What to Look for in a Commercial Lease

Oct 9, 2024

When entering into a new commercial lease, whether you're a startup, an expanding business, or a seasoned company, understanding the intricacies of a lease agreement is essential. A well-negotiated lease can be one of the biggest factors in your business's success, impacting everything from cash flow to operational flexibility. This article will discuss what to look for in a commercial lease, offering comprehensive insights to help you navigate the complexities of commercial real estate leases.

Understanding Commercial Leases

A commercial lease is a legally binding contract between a landlord and a business tenant. This document outlines the specific terms under which a tenant can occupy a commercial property. Given that commercial leases are significantly different from residential leases, it's crucial that businesses understand what provisions to look for. Commercial leases often span several years, meaning that what might seem like a small detail can have huge implications over time.

Types of Commercial Leases

Before diving into the key components of a commercial lease, it's important to familiarize yourself with the different types of leases available:

  • Gross Lease: The tenant pays a flat rate, and the landlord covers all operating expenses such as utilities, maintenance, and property taxes.
  • Net Lease: The tenant pays a lower base rent but is also responsible for some or all of the operating expenses. There are several variations, including single net, double net, and triple net leases.
  • Percentage Lease: Commonly used in retail, where rent is based on a percentage of the tenant’s sales revenue.
  • Modified Gross Lease: A hybrid in which the landlord and tenant share the operating expenses.

Key Considerations in a Commercial Lease

When evaluating what to look for in a commercial lease, there are several critical elements that require close attention.
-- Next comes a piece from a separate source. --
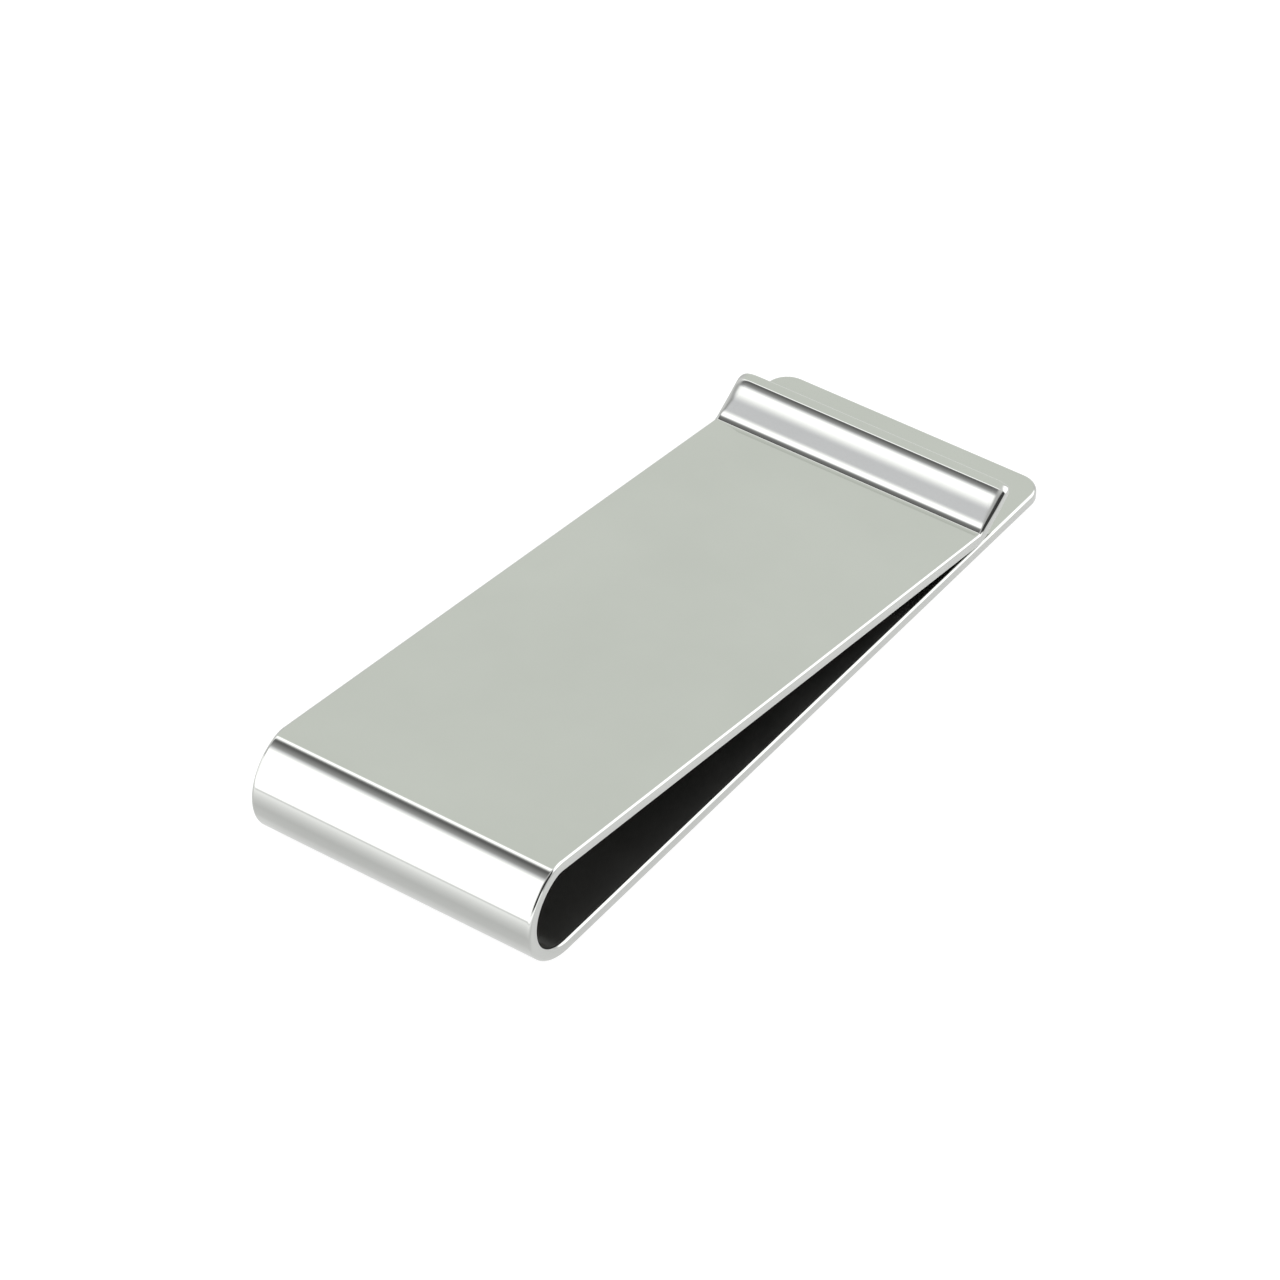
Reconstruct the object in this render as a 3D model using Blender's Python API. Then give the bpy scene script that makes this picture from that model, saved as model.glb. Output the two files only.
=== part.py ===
"""Money clip: one strip of polished sheet steel, bent into a flat spring.

The strip is divided at its forming lines into the sections that do different jobs:

    back_plate     the long flat section that rests on the table
    fold_lower     the lower quarter of the spring fold, from the plate to the fold's apex
    fold_upper     the upper quarter of the spring fold, from the apex to the leaf
    front_leaf     the long flat section that slopes down to the plate
    contact_heel   the sharp crease that presses on the plate, with the root of the lip
    thumb_lip      the upturned lip past the crease

Metres, +Z up. X runs along the clip, with the fold at -X and the lip at +X, and Y across its width.
The origin is on the table, under the middle of the clip's bounding box.
The fold flexes about its apex, so the sections above it hang from an empty on that axis.
"""

import math

import bmesh
import bpy
from mathutils import Matrix, Vector

# Driving dimensions.
LENGTH = 0.0679  # overall, along X
WIDTH = 0.025
SHEET = 0.001  # thickness of the strip
HEIGHT = 0.0089  # overall, at the fold
TOP_BEND = 0.0025  # outside radius of the tighter bend where the fold runs into the leaf
TOP_BEND_END = math.radians(110)  # direction the fold's outside faces where that bend starts, from +X up
HEEL_REACH = 0.0584  # from the fold's front to the line where the heel meets the plate
PLATE_CORNER = 0.002  # radius of the back plate's two free corners

# The lip.
LIP_SLOPE = math.radians(33)  # where it leaves the crease
TIP_SLOPE = math.radians(36)  # where its free edge starts to round over
DROP_SLOPE = math.radians(-15)  # where the rounding ends
LIP_LENGTH = 0.0032  # of the part before the rounding, along its slope
TIP_ROUNDING = 0.0016  # radius to which the free edge's upper side is polished
LIP_CORNER = 0.0007  # radius of the lip's two free corners, seen from above

# Fits and finish.
SEAM = 0.0003  # gap between two sections, and under the heel
HALF_SEAM = SEAM / 2
SOFT_EDGE = 0.00012  # polished-off width of the strip's long edges
CREASE_MARGIN = 0.0016  # length of leaf that belongs to the heel section
ARC_STEP = math.radians(5)
LIP_STEPS = 6
CORNER_STEPS = 8

FOLD_FRONT = -LENGTH / 2
PLATE_END = LENGTH / 2
HEEL = Vector((FOLD_FRONT + HEEL_REACH, SHEET + SEAM))


def along(angle):
    return Vector((math.cos(angle), math.sin(angle)))


def fold_radius():
    """Outside radius of the fold below its top bend, which brings the fold to HEIGHT."""
    turned = math.sin(TOP_BEND_END)
    return (HEIGHT - TOP_BEND * (1 - turned)) / (1 + turned)


FOLD_RADIUS = fold_radius()
FOLD_CENTRE = Vector((FOLD_FRONT + FOLD_RADIUS, FOLD_RADIUS))
TOP_CENTRE = FOLD_CENTRE + along(TOP_BEND_END) * (FOLD_RADIUS - TOP_BEND)


def leaf_slope():
    """Angle by which the leaf falls towards +X: its underside joins the top bend's inside to the heel."""
    across = HEEL - TOP_CENTRE
    return math.asin((TOP_BEND - SHEET) / across.length) - math.atan2(across.y, across.x)


SLOPE = leaf_slope()
LEAF_UP = Vector((math.sin(SLOPE), math.cos(SLOPE)))
LEAF_ALONG = Vector((math.cos(SLOPE), -math.sin(SLOPE)))
CREASE = HEEL + LEAF_UP * SHEET
FLEX_AXIS = Vector((FOLD_FRONT + SHEET / 2, 0, FOLD_CENTRE.y))


def fold_point(facing, depth):
    """The point of the fold, in the XZ plane, that is so deep under its outside where that faces so."""
    if facing > TOP_BEND_END:
        return FOLD_CENTRE + along(facing) * (FOLD_RADIUS - depth)
    return TOP_CENTRE + along(facing) * (TOP_BEND - depth)


def fold_section(name, start, end, material):
    """A section of the fold between two facing directions."""
    count = math.ceil(abs(end - start) / ARC_STEP)
    facings = [start + (end - start) * i / count for i in range(count + 1)]
    outside = [fold_point(facing, 0) for facing in facings]
    inside = [fold_point(facing, SHEET) for facing in facings]
    return bent_section(name, outside, inside, material)


def lip_lines():
    """The lip's upper and lower lines, from the crease to the free edge.

    The lip curls up a little as it goes. Its upper side is then polished round, and its underside runs on.
    """
    upper = [CREASE]
    lower = []
    for i in range(LIP_STEPS + 1):
        slope = LIP_SLOPE + (TIP_SLOPE - LIP_SLOPE) * i / LIP_STEPS
        if i:
            upper.append(upper[-1] + along(slope) * LIP_LENGTH / LIP_STEPS)
        lower.append(upper[-1] + along(slope - math.radians(90)) * SHEET)
    count = math.ceil((TIP_SLOPE - DROP_SLOPE) / ARC_STEP)
    turn = (TIP_SLOPE - DROP_SLOPE) / count
    for i in range(count):
        slope = TIP_SLOPE - turn * (i + 0.5)
        upper.append(upper[-1] + along(slope) * TIP_ROUNDING * turn)
    overhang = upper[-1].x - lower[-1].x - SOFT_EDGE
    lower.append(lower[-1] + Vector((overhang, overhang * math.tan(TIP_SLOPE))))
    return upper, lower


def soft_edges(bm, keep_sharp):
    """Bevels the edges that run round the two sides, but not the seam faces that keep_sharp picks out."""
    def on_side(edge):
        sides = {math.copysign(1, v.co.y) for v in edge.verts}
        return len(sides) == 1 and any(len(face.verts) > 4 for face in edge.link_faces)

    edges = [e for e in bm.edges if on_side(e) and not any(keep_sharp(f) for f in e.link_faces)]
    bmesh.ops.bevel(bm, geom=edges, offset=SOFT_EDGE, segments=1, affect="EDGES", clamp_overlap=True)


def link(name, bm, material):
    bmesh.ops.recalc_face_normals(bm, faces=bm.faces)
    mesh = bpy.data.meshes.new(name)
    bm.to_mesh(mesh)
    bm.free()
    mesh.shade_smooth()
    mesh.set_sharp_from_angle(angle=math.radians(30))
    mesh.materials.append(material)
    section = bpy.data.objects.new(name, mesh)
    bpy.context.scene.collection.objects.link(section)
    return section


def bent_section(name, upper, lower, material, free_end=False):
    """A section of the strip between two lines in the XZ plane, which run the same way from seam to seam."""
    outline = upper + lower[::-1]
    bm = bmesh.new()
    face = bm.faces.new([bm.verts.new((p.x, -WIDTH / 2, p.y)) for p in outline])
    swept = bmesh.ops.extrude_face_region(bm, geom=[face])
    moved = [v for v in swept["geom"] if isinstance(v, bmesh.types.BMVert)]
    bmesh.ops.translate(bm, verts=moved, vec=(0, WIDTH, 0))
    bmesh.ops.recalc_face_normals(bm, faces=bm.faces)

    seam_middles = [(upper[0] + lower[0]) / 2]
    if not free_end:
        seam_middles.append((upper[-1] + lower[-1]) / 2)

    def is_seam(face):
        middle = face.calc_center_median()
        return any((Vector((middle.x, middle.z)) - seam).length < SHEET * 0.05 for seam in seam_middles)

    if free_end:
        round_lip_corners(bm)
    soft_edges(bm, is_seam)
    return link(name, bm, material)


def round_lip_corners(bm):
    """Rounds the two corners of the free end, seen from above, by drawing its sides in."""
    centre = max(v.co.x for v in bm.verts) - LIP_CORNER
    for vert in bm.verts:
        past = min(max(vert.co.x - centre, 0), LIP_CORNER)
        drawn_in = LIP_CORNER - math.sqrt(LIP_CORNER**2 - past**2)
        vert.co.y -= math.copysign(drawn_in, vert.co.y)


def make_back_plate(material):
    """A flat rectangle with its two free corners rounded and its upper and lower edges softened."""
    start = FOLD_CENTRE.x + HALF_SEAM
    outline = [Vector((start, -WIDTH / 2)), Vector((PLATE_END, -WIDTH / 2))]
    outline += [Vector((PLATE_END, WIDTH / 2)), Vector((start, WIDTH / 2))]
    bm = bmesh.new()
    face = bm.faces.new([bm.verts.new((p.x, p.y, 0)) for p in outline])
    swept = bmesh.ops.extrude_face_region(bm, geom=[face])
    moved = [v for v in swept["geom"] if isinstance(v, bmesh.types.BMVert)]
    bmesh.ops.translate(bm, verts=moved, vec=(0, 0, SHEET))
    uprights = [
        e
        for e in bm.edges
        if all(v.co.x > start + SHEET for v in e.verts) and e.verts[0].co.y == e.verts[1].co.y
    ]
    bmesh.ops.bevel(
        bm, geom=uprights, offset=PLATE_CORNER, segments=CORNER_STEPS, profile=0.5, affect="EDGES"
    )
    rims = [
        e
        for e in bm.edges
        if e.verts[0].co.z == e.verts[1].co.z and any(v.co.x > start + SHEET for v in e.verts)
    ]
    bmesh.ops.bevel(bm, geom=rims, offset=SOFT_EDGE, segments=1, affect="EDGES", clamp_overlap=True)
    return link("back_plate", bm, material)


def make_fold_lower(material):
    half_gap = HALF_SEAM / (FOLD_RADIUS - SHEET / 2)
    return fold_section("fold_lower", math.radians(270) - half_gap, math.pi + half_gap, material)


def make_fold_upper(material):
    start = math.pi - HALF_SEAM / (FOLD_RADIUS - SHEET / 2)
    end = math.radians(90) - SLOPE + HALF_SEAM / (TOP_BEND - SHEET / 2)
    return fold_section("fold_upper", start, end, material)


def make_front_leaf(material):
    root = TOP_CENTRE + LEAF_UP * TOP_BEND + LEAF_ALONG * HALF_SEAM
    end = CREASE - LEAF_ALONG * (CREASE_MARGIN + HALF_SEAM)
    upper = [root, end]
    lower = [p - LEAF_UP * SHEET for p in upper]
    return bent_section("front_leaf", upper, lower, material)


def make_contact_heel(material):
    """The end of the leaf, the crease and the lip's root. Its lowest line is the heel."""
    lip_upper, lip_lower = lip_lines()
    start = CREASE - LEAF_ALONG * (CREASE_MARGIN - HALF_SEAM)
    upper = [start, CREASE, lip_upper[1]]
    lower = [start - LEAF_UP * SHEET, HEEL, lip_lower[0], lip_lower[1]]
    return bent_section("contact_heel", upper, lower, material)


def make_thumb_lip(material):
    lip_upper, lip_lower = lip_lines()
    step = LIP_LENGTH / LIP_STEPS
    upper = [lip_upper[1].lerp(lip_upper[2], SEAM / step)] + lip_upper[2:]
    lower = [lip_lower[1].lerp(lip_lower[2], SEAM / step)] + lip_lower[2:]
    return bent_section("thumb_lip", upper, lower, material, free_end=True)


def polished_steel():
    material = bpy.data.materials.new("polished_steel")
    material.use_nodes = True
    shader = material.node_tree.nodes["Principled BSDF"]
    shader.inputs["Base Color"].default_value = (0.62, 0.63, 0.61, 1)
    shader.inputs["Metallic"].default_value = 1
    shader.inputs["Roughness"].default_value = 0.06
    return material


def flex_axis_empty():
    """The fold's apex line, which the sections above it turn about as the clip opens."""
    axis = bpy.data.objects.new("fold_flex_axis", None)
    axis.location = FLEX_AXIS
    axis.empty_display_size = SHEET
    bpy.context.scene.collection.objects.link(axis)
    return axis


def hang(section, axis):
    """Parents a section to the axis, with its own origin on it, and leaves its shape where it is."""
    section.data.transform(Matrix.Translation(-axis.location))
    section.parent = axis


def main():
    for old in list(bpy.data.objects):
        bpy.data.objects.remove(old, do_unlink=True)
    steel = polished_steel()
    make_back_plate(steel)
    make_fold_lower(steel)
    axis = flex_axis_empty()
    for make in (make_fold_upper, make_front_leaf, make_contact_heel, make_thumb_lip):
        hang(make(steel), axis)


main()
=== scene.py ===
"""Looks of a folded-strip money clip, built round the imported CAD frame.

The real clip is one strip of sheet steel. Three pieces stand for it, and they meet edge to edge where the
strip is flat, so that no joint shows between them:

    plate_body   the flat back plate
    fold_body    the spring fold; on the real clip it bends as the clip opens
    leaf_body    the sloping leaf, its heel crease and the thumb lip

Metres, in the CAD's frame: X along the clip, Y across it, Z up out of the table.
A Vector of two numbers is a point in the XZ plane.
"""

import math

import bmesh
import bpy
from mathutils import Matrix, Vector


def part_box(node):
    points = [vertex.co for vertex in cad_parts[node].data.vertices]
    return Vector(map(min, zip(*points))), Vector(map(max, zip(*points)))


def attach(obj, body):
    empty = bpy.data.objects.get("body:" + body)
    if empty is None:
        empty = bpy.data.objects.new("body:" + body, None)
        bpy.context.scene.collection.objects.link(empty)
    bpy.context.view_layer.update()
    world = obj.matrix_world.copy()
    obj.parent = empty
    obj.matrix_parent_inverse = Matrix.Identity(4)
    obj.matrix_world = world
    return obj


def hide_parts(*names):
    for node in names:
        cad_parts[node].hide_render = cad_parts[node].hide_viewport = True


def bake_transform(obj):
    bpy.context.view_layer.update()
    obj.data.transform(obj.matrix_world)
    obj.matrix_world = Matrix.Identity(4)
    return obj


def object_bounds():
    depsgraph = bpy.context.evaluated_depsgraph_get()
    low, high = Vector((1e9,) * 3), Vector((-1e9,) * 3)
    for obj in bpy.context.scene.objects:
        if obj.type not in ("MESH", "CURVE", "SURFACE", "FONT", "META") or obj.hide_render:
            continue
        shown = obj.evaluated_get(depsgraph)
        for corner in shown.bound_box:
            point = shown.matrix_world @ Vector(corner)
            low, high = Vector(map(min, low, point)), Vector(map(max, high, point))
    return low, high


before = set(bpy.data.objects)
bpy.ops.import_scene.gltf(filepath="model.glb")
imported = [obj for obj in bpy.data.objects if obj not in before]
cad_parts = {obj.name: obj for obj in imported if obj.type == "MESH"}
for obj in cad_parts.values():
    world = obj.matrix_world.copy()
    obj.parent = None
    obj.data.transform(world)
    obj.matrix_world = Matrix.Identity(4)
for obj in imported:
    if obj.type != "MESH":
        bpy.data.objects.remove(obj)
CAD_LOW, CAD_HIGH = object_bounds()

# Sizes that the frame gives.
PLATE_LOW, PLATE_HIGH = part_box("back_plate")
SHEET = PLATE_HIGH.z - PLATE_LOW.z
HALF_WIDTH = (PLATE_HIGH.y - PLATE_LOW.y) / 2
HEIGHT = CAD_HIGH.z - CAD_LOW.z
HEEL_X = min(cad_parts["contact_heel"].data.vertices, key=lambda vert: vert.co.z).co.x

# The outside of the spring fold is round, with a tighter bend where it runs into the leaf.
TOP_BEND = 0.0025
TOP_BEND_END = math.radians(110)  # direction the fold faces where that bend starts, from +X up

# The strip's surface.
EDGE_RADIUS = 0.0003  # of the polished long edges
EDGE_STEPS = 8
THIN_EDGE_RADIUS = 0.45  # the edge radius where the sheet thins out, as a share of its thickness there
SUPPORT = 0.00008  # a flat's outermost stretch, which keeps its shading flat
THIN_SUPPORT = 0.4  # the most of a thin side face that its outermost stretch takes up
SHARP_ANGLE = math.radians(40)
TINY = 1e-9
FOLD_STEP = math.radians(2)
LEAD = 0.001  # flat length at each end of the fold's piece
LEAF_STEPS = 12
HEEL_CLEARANCE = 0.00003  # between the heel and the plate
PLATE_CORNER = 0.002
CORNER_STEPS = 16

# The thumb lip: (distance from the crease along its upper side, slope there in degrees).
LIP_SLOPES = (
    (0.00005, 26),
    (0.0003, 28),
    (0.0006, 37.5),
    (0.0011, 33.2),
    (0.0019, 33.2),
    (0.0029, 36.5),
    (0.0032, 36.5),
)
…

Here are some of the most impactful considerations:

1. Lease Term and Renewal Options

Understanding the length of the lease is fundamental. Typical commercial leases run from 1 to 10 years, with options for renewal. While longer leases may provide security and predictable rent, shorter terms usually afford more flexibility. Additionally, ensure you incorporate renewal options that allow for appropriate rent increases and provide adequate notice periods.

2. Rent and Operating Expenses

Analyze not just the rent, but the structure of the payments. Look for:

  • Base Rent: Ensure it is competitive within the market.
  • Escalation Clauses: Understand how and when your rent may increase and under what circumstances.
  • Operating Expenses: Clarify who pays what; for instance, whom pays for maintenance, taxes, insurance, and utilities.

3. Property Modifications and Customization

Your business may require specific modifications or branding elements in the space. It's important to fully understand your rights regarding:

  • Alterations: What can you change? Consider structure changes, signage, and cosmetic finishes.
  • Restoration Obligations: Often, landlords will require tenants to return the space to its original condition at the lease termination, which could incur additional costs.

4. Use Clause

The use clause dictates what kinds of activities are allowed in the lease space. Ensure that it is broad enough to accommodate your current and future business plans. If you're uncertain about future needs, negotiate flexibility into the use clause to prevent undue restrictions.

5. Termination and Exit Strategy

Consider what happens if you need to exit the lease early. Look for provisions that allow early termination under specific conditions (often referred to as a break clause) or what penalties you might incur.

6. Common Areas and Amenities

If your lease includes common areas or shared amenities, understand how these areas are managed. Inquire about:

  • Maintenance: Who is responsible for upkeep?
  • Access: What are the rules regarding usage of these areas?
  • Cost Sharing: If applicable, how are costs divided among tenants?

7. Compliance and Zoning

Ensure the property complies with local zoning laws and regulations that apply to your business activities. The lease should stipulate the landlord’s responsibility for ensuring compliance, protecting you as the tenant against potential fines or legal issues.

Understanding Lease Language

Commercial lease agreements often contain legal jargon that can be difficult to navigate. Clarifying ambiguous terms or complex language with a legal advisor is advisable to ensure you comprehend your obligations fully. Key terms to understand include:

  • Indemnification: Your legal responsibility for injury or damage on the property.
  • Subletting: Your ability to lease the space to another party.
  • Force Majeure: Conditions under which you can cease obligations due to uncontrollable events.

The Role of a Lawyer in Negotiating a Commercial Lease

Engaging a real estate attorney can be invaluable when negotiating a commercial lease. They can help you interpret complex clauses, make suggestions for amendments, and advocate on your behalf. This investment is particularly crucial in ensuring that your lease aligns with your long-term business strategy and protects you legally.

Conclusion

As a business professional, understanding what to look for in a commercial lease can empower you to make informed decisions that bolster your business's stability and growth potential. Thoroughly evaluate the terms, engage with professionals, and ensure you’re entering into a lease agreement that meets both your current needs and future aspirations. Always remember that a well-negotiated lease not only limits risks but also lays the foundation for a successful business venture.